* **Source excerpt**:
○ ○ ○ ○ ○
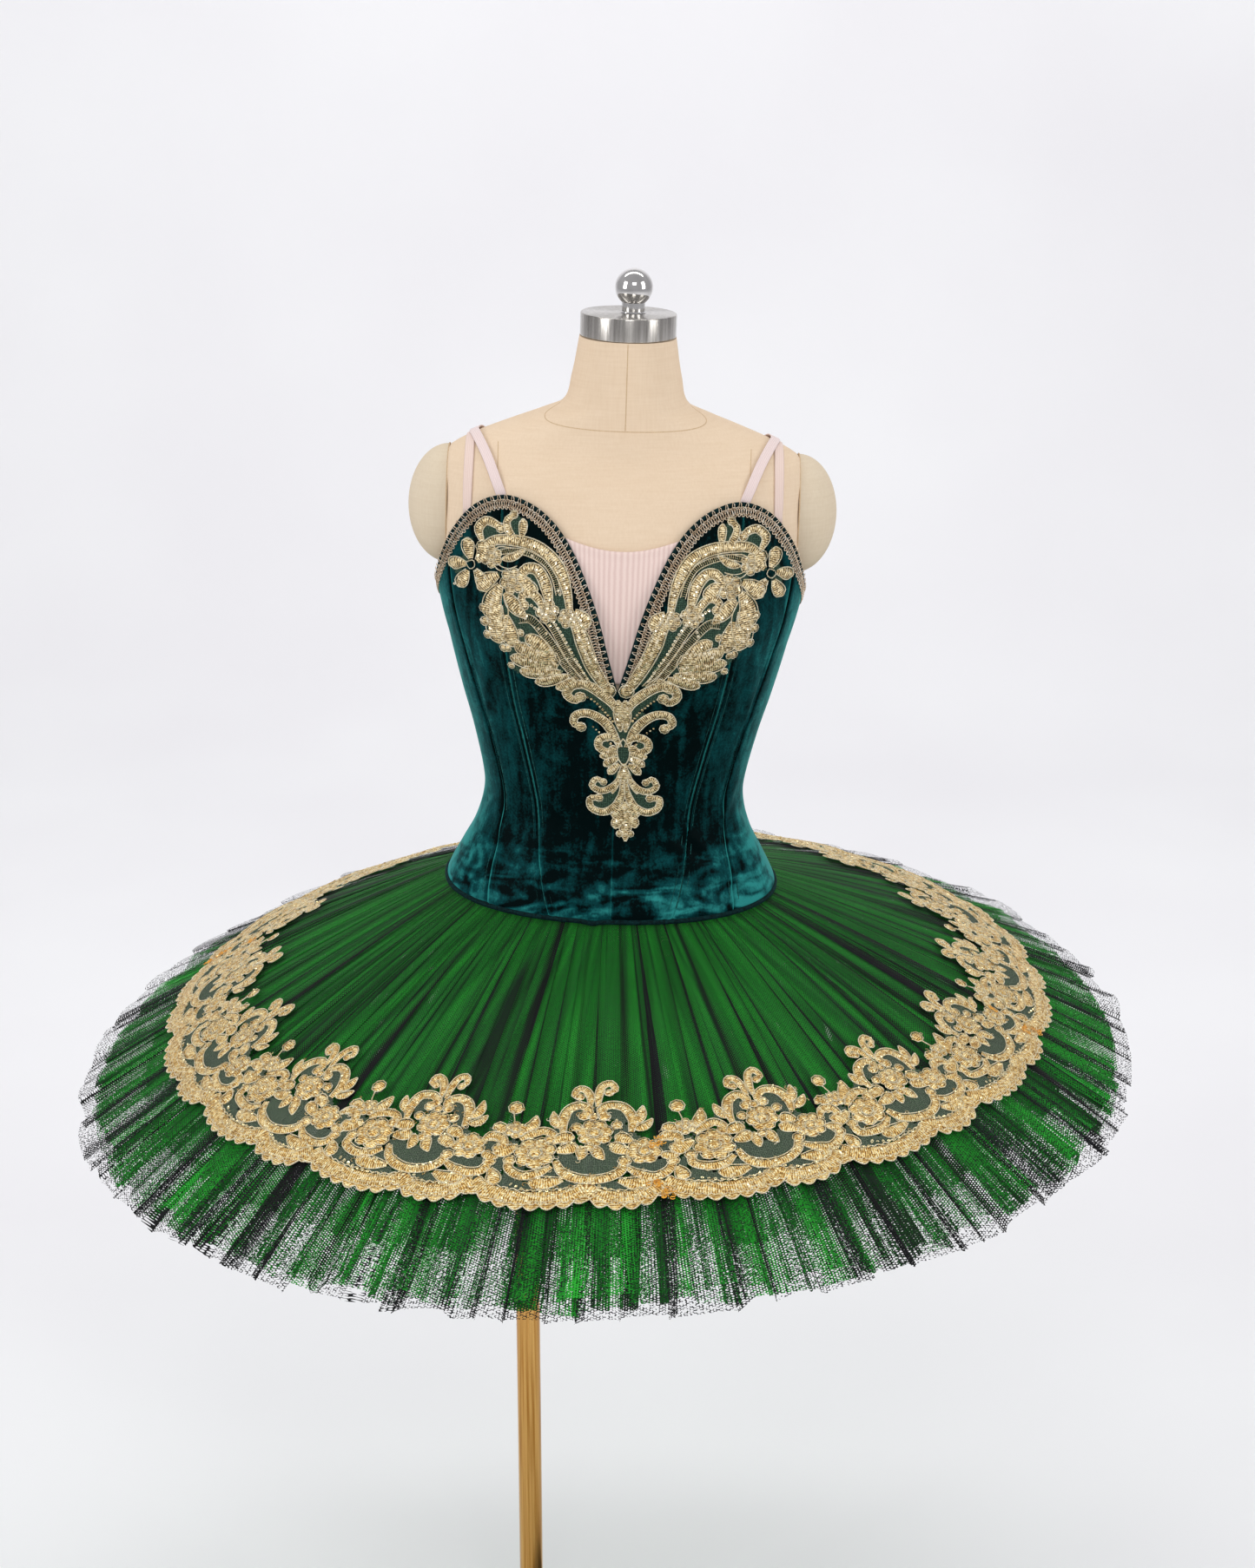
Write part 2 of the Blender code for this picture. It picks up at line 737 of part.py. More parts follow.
def fold_columns(layer):
    """Angle and fold height of each column round a skirt layer, folds of uneven width."""
    widths = [0.7 + 0.6 * uneven(k, layer.seed) for k in range(layer.folds)]
    turn = 360.0 / sum(widths)
    columns = []
    start = FIRST_SEAM
    for k, width in enumerate(widths):
        rise = FOLD_LOW + (FOLD_HIGH - FOLD_LOW) * uneven(k, layer.seed + 10)
        for share, height in FOLD_SHAPES[layer.columns]:
            columns.append((start + width * turn * share, rise * height))
        start += width * turn
    return columns + [(columns[0][0] + 360.0, columns[0][1])]


def rim_drop(angle):
    """Fall of the rim below the waist edge of the skirt, uneven round the figure."""
    turn = math.radians(angle)
    middle, ahead, sideways, oval = RIM_TILT
    return middle + ahead * math.cos(turn) + sideways * math.sin(turn) + oval * math.cos(2 * turn)


def skirt_point(angle, share, start_drop=0.0, sink=0.0, out=0.0):
    """Point of the skirt without its folds: share 0 at the body, 1 at the longest rim."""
    turn = math.radians(angle)
    inner = body_point(angle, basque_height(angle) - start_drop, out)
    rim = Vector((RIM_X + RIM_RADIUS * math.sin(turn), -RIM_RADIUS * math.cos(turn), 0.0))
    rim.z = basque_height(angle) - LAYERS[0].start_drop - rim_drop(angle)
    point = inner + (rim - inner) * share
    fall = share * (1.0 - DOME * (1.0 - share))
    point.z = inner.z + (rim.z - inner.z) * fall - sink * share
    return point


def layer_wave(layer, share):
    return layer.wave_in + (layer.wave_out - layer.wave_in) * share


def add_skirt_layer(layer):
    """One round of net in four widths, folded from the body to its rim."""
    out = NET_CLEAR if layer.start_drop < KNICKERS_DROP else KNICKERS_EASE + KNICKERS + KNICKERS_CLEAR
    finish = "black_net" if layer.name == "net_overlay" else "green_net"
    columns = fold_columns(layer)
    count = (len(columns) - 1) // len(QUARTERS)
    for index, quarter in enumerate(QUARTERS):
        width = columns[index * count:(index + 1) * count + 1]
        grid = [net_row(layer, width, i, out) for i in range(layer.strips + 1)]
        grid_object("skirt_" + layer.name + "_" + quarter, grid[::-1], NET, finish)


def net_row(layer, width, strip, out):
    """One row of points across a width of net, strip 0 at the body."""
    along = (strip / layer.strips) ** 1.15 * layer.reach
    gap = math.degrees(NET_SEAM_GAP / (BODY_RINGS[0].half_width + RIM_RADIUS * along))
    row = []
    for k, (angle, fold) in enumerate(width):
        if k == len(width) - 1:
            angle -= gap
        reach = along
        if strip == layer.strips:
            reach += RIM_STEP / RIM_RADIUS * (fold - 0.3)
        point = skirt_point(angle, reach, layer.start_drop, layer.sink, out)
        point.z += layer_wave(layer, along) * fold
        row.append(point)
    return row


def lace_share(line, column_share):
    """Share of the skirt's length at a line across the lace, its outer edge scalloped."""
    beyond_crown = column_share - LACE_CROWN
    scallop = 0.5 - 0.5 * math.cos(4.0 * math.pi * beyond_crown)
    outer = LACE_OUTER - 0.030 * (1.0 - scallop)
    crown = 0.5 + 0.5 * math.cos(2.0 * math.pi * beyond_crown)
    inner = LACE_INNER + 0.030 * (1.0 - crown)
    return outer + (inner - outer) * line


def lace_point(angle, line, column_share):
    """Point on the underside of the lace, over the tallest folds of the overlay."""
    overlay = LAYERS[0]
    share = lace_share(line, column_share)
    point = skirt_point(angle, share, overlay.start_drop, overlay.sink)
    swell = LACE_WAVE * (1.0 - line) * (0.5 + 0.5 * math.sin(math.radians(24.0 * angle)))
    point.z += layer_wave(overlay, share) * FOLD_HIGH + LACE_LIFT + 1.3 * NET + swell
    return point


def add_lace_length(index, first_repeat, repeats):
    """One length of the lace band, cut through at its larger openings."""
    cells = len(LACE_MAP[0])
    lines = LACE_LINES[::-1]
    repeat_angle = 360.0 / LACE_REPEATS
    start = LACE_FIRST_ANGLE + first_repeat * repeat_angle
    grid = []
    for line in lines:
        row = []
        for j in range(repeats * cells + 1):
            angle = start + repeat_angle * j / cells
            if j == repeats * cells:
                angle -= 0.10
            row.append(lace_point(angle, line, (j % cells) / cells))
        grid.append(row)
    grid_object("lace_band_" + str(index), grid[::-1], LACE, "gold_lace",
                keep=lambda i, j: LACE_MAP[len(LACE_MAP) - 1 - i][j % cells] == "#")


def motif_point(x, height, lift):
    return velvet_point(front_angle(x, height), height, VELVET + lift)


def add_cup_motif(side):
    """Corded lace motif that sweeps over one cup."""
    name = "lace_motif_" + ("right" if side > 0 else "left")
    columns = len(CUP_MOTIF_MAP[0])
    grid = []
    for row in CUP_MOTIF_ROWS:
        points = []
        for j in range(columns + 1):
            share = j / columns
            x = row.inner_x + (row.outer_x - row.inner_x) * share
            height = row.inner_z + (row.outer_z - row.inner_z) * share
            points.append(motif_point(side * x, height, CUP_MOTIF_LIFT))
        grid.append(points if side > 0 else points[::-1])
    grid_object(name, grid, MOTIF_THICK, "champagne_lace",
                keep=lambda i, j: CUP_MOTIF_MAP[i][j if side > 0 else columns - 1 - j] == "#")


def add_centre_motif():
    """Corded lace motif that hangs from the point of the neckline."""
    columns = len(CENTRE_MOTIF_MAP[0])
    grid = []
    for row in CENTRE_MOTIF_ROWS:
        points = []
        for j in range(columns + 1):
            x = row.middle + row.half_width * (2.0 * j / columns - 1.0)
            points.append(motif_point(x, row.height, CENTRE_MOTIF_LIFT))
        grid.append(points)
    grid_object("lace_motif_centre", grid[::-1], MOTIF_THICK, "champagne_lace",
                keep=lambda i, j: CENTRE_MOTIF_MAP[len(CENTRE_MOTIF_MAP) - 1 - i][j] == "#")


def add_knickers(front):
    """Half of the knickers, from the hip to the middle of the gusset, leg edges open."""
    middle = 0.0 if front else 180.0
    grid = []
    for row in KNICKERS_ROWS:
        width = row.angle - 0.12 if row.angle == 90.0 else row.angle
        grid.append([body_point(middle + width * (2.0 * j / KNICKERS_COLUMNS - 1.0), row.height,
                                KNICKERS_EASE)
                     for j in range(KNICKERS_COLUMNS + 1)])
    edge = grid[-1]
    side = -1.0 if front else 1.0
    for inset in (GUSSET_TURN, 1.0):
        row = []
        for j, start in enumerate(edge):
            across = (2.0 * j / KNICKERS_COLUMNS - 1.0) * (GUSSET_HALF if front else -GUSSET_HALF)
            point = start.lerp(Vector((BODY_X + across, side * SEAM_GAP, 0.0)), inset)
            point.z = lean(Vector((point.x, 0.0, BODY_RINGS[0].height - KNICKERS_EASE))).z
            row.append(point)
        grid.append(row)
    name = "knickers_" + ("front" if front else "back")
    grid_object(name, grid[::-1], KNICKERS, "green_knit")


def main():
    clear_scene()
    add_base()
    add_pole()
    add_torso()
    add_neck_cap()
    add_finial()
    for side in (-1, 1):
        add_arm_cap(side)
        for panel in PANELS:
            add_bodice_panel(panel, side)
        for strap in STRAPS:
            add_strap(strap, side)
        add_braid(side)
        add_cup_motif(side)
    add_inset()
    add_centre_motif()
    for layer in LAYERS:
        add_skirt_layer(layer)
    first_repeat = 0
    for index, repeats in enumerate(LACE_LENGTHS, start=1):
        add_lace_length(index, first_repeat, repeats)
        first_repeat += repeats
    add_knickers(True)
    add_knickers(False)


main()
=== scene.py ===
"""Ballet tutu on a limbless dress form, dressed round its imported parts.

Metres, +Z up, the front faces -Y. Angles are in degrees from the front towards +X.
"""

import math
from collections import namedtuple

import bpy
import numpy as np
from mathutils import Matrix, Vector


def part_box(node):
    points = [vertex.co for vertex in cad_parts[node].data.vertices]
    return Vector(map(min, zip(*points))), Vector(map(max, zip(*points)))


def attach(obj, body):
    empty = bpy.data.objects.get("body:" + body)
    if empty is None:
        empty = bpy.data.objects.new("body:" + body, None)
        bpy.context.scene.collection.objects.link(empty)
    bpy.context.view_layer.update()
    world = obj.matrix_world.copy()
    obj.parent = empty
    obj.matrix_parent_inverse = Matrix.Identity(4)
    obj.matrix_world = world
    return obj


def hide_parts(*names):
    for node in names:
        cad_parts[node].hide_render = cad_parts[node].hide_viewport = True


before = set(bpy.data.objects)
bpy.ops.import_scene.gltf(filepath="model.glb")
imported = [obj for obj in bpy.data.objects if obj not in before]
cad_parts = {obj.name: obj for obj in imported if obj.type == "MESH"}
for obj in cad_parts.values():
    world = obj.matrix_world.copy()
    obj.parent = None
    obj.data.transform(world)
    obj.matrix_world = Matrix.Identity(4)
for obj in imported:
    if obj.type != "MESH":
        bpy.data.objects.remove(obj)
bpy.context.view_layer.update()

bl_info = {
    "name": "Ballet tutu on a dress form",
    "version": (1, 0, 0),
    "blender": (4, 5, 0),
    "location": "3D View > Sidebar > Tutu",
    "description": "Adds the cloth, net, lace, form and stand of a classical tutu, and a pale stage",
    "category": "Add Mesh",
}

BODY = "root"
SIDES = ((-1, "left"), (1, "right"))

# Colours that the panel offers, as they are in the picture
USUAL_COLOURS = {
    # The velvet's colour is its brightest one, that of its painted sheen.
    "velvet": "2c8a87", "linen": "e6d0b5", "black_net": "15181c", "green_net": "24a52c", "elastic": "ecdad6",
    "champagne_thread": "d2b47a", "gold_thread": "eec264", "brass": "d8aa64", "steel": "cfcbc5",
}

# Picture: lens for a 36 mm long side, place of the camera and its fall below level
LENS = 62.3
CAMERA_PLACE = (0.0037, -2.45, 1.85)
CAMERA_FALL = math.radians(18.3)

# Lamps of the studio: sizes in metres, power in watts
Lamp = namedtuple("Lamp", "name place aim size power")
LAMPS = (
    Lamp("softbox_left", (-2.7, -1.7, 2.3), (0.0, 0.0, 1.1), (1.2, 2.2), 39.0),
    Lamp("softbox_right", (2.8, -1.5, 2.2), (0.0, 0.0, 1.1), (1.2, 2.2), 32.0),
    Lamp("softbox_front", (0.2, -3.4, 3.3), (0.0, 0.0, 1.0), (1.3, 0.9), 30.0),
    Lamp("strip_light", (-0.06, -1.25, 0.34), (-0.0975, 0.004, 0.5), (0.03, 0.6), 0.5),
    Lamp("wall_light", (0.0, 0.8, 4.6), (0.0, 4.2, 1.6), (5.0, 1.2), 98.0),
)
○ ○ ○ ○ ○
* **Your task**: Extract exactly the lines between the line containing "obj.matrix_parent_inverse = Matrix.Identity(4)" and the end of the data, including both.

* **Response to this exercise**:
    obj.matrix_parent_inverse = Matrix.Identity(4)
    obj.matrix_world = world
    return obj


def hide_parts(*names):
    for node in names:
        cad_parts[node].hide_render = cad_parts[node].hide_viewport = True


before = set(bpy.data.objects)
bpy.ops.import_scene.gltf(filepath="model.glb")
imported = [obj for obj in bpy.data.objects if obj not in before]
cad_parts = {obj.name: obj for obj in imported if obj.type == "MESH"}
for obj in cad_parts.values():
    world = obj.matrix_world.copy()
    obj.parent = None
    obj.data.transform(world)
    obj.matrix_world = Matrix.Identity(4)
for obj in imported:
    if obj.type != "MESH":
        bpy.data.objects.remove(obj)
bpy.context.view_layer.update()

bl_info = {
    "name": "Ballet tutu on a dress form",
    "version": (1, 0, 0),
    "blender": (4, 5, 0),
    "location": "3D View > Sidebar > Tutu",
    "description": "Adds the cloth, net, lace, form and stand of a classical tutu, and a pale stage",
    "category": "Add Mesh",
}

BODY = "root"
SIDES = ((-1, "left"), (1, "right"))

# Colours that the panel offers, as they are in the picture
USUAL_COLOURS = {
    # The velvet's colour is its brightest one, that of its painted sheen.
    "velvet": "2c8a87", "linen": "e6d0b5", "black_net": "15181c", "green_net": "24a52c", "elastic": "ecdad6",
    "champagne_thread": "d2b47a", "gold_thread": "eec264", "brass": "d8aa64", "steel": "cfcbc5",
}

# Picture: lens for a 36 mm long side, place of the camera and its fall below level
LENS = 62.3
CAMERA_PLACE = (0.0037, -2.45, 1.85)
CAMERA_FALL = math.radians(18.3)

# Lamps of the studio: sizes in metres, power in watts
Lamp = namedtuple("Lamp", "name place aim size power")
LAMPS = (
    Lamp("softbox_left", (-2.7, -1.7, 2.3), (0.0, 0.0, 1.1), (1.2, 2.2), 39.0),
    Lamp("softbox_right", (2.8, -1.5, 2.2), (0.0, 0.0, 1.1), (1.2, 2.2), 32.0),
    Lamp("softbox_front", (0.2, -3.4, 3.3), (0.0, 0.0, 1.0), (1.3, 0.9), 30.0),
    Lamp("strip_light", (-0.06, -1.25, 0.34), (-0.0975, 0.004, 0.5), (0.03, 0.6), 0.5),
    Lamp("wall_light", (0.0, 0.8, 4.6), (0.0, 4.2, 1.6), (5.0, 1.2), 98.0),
)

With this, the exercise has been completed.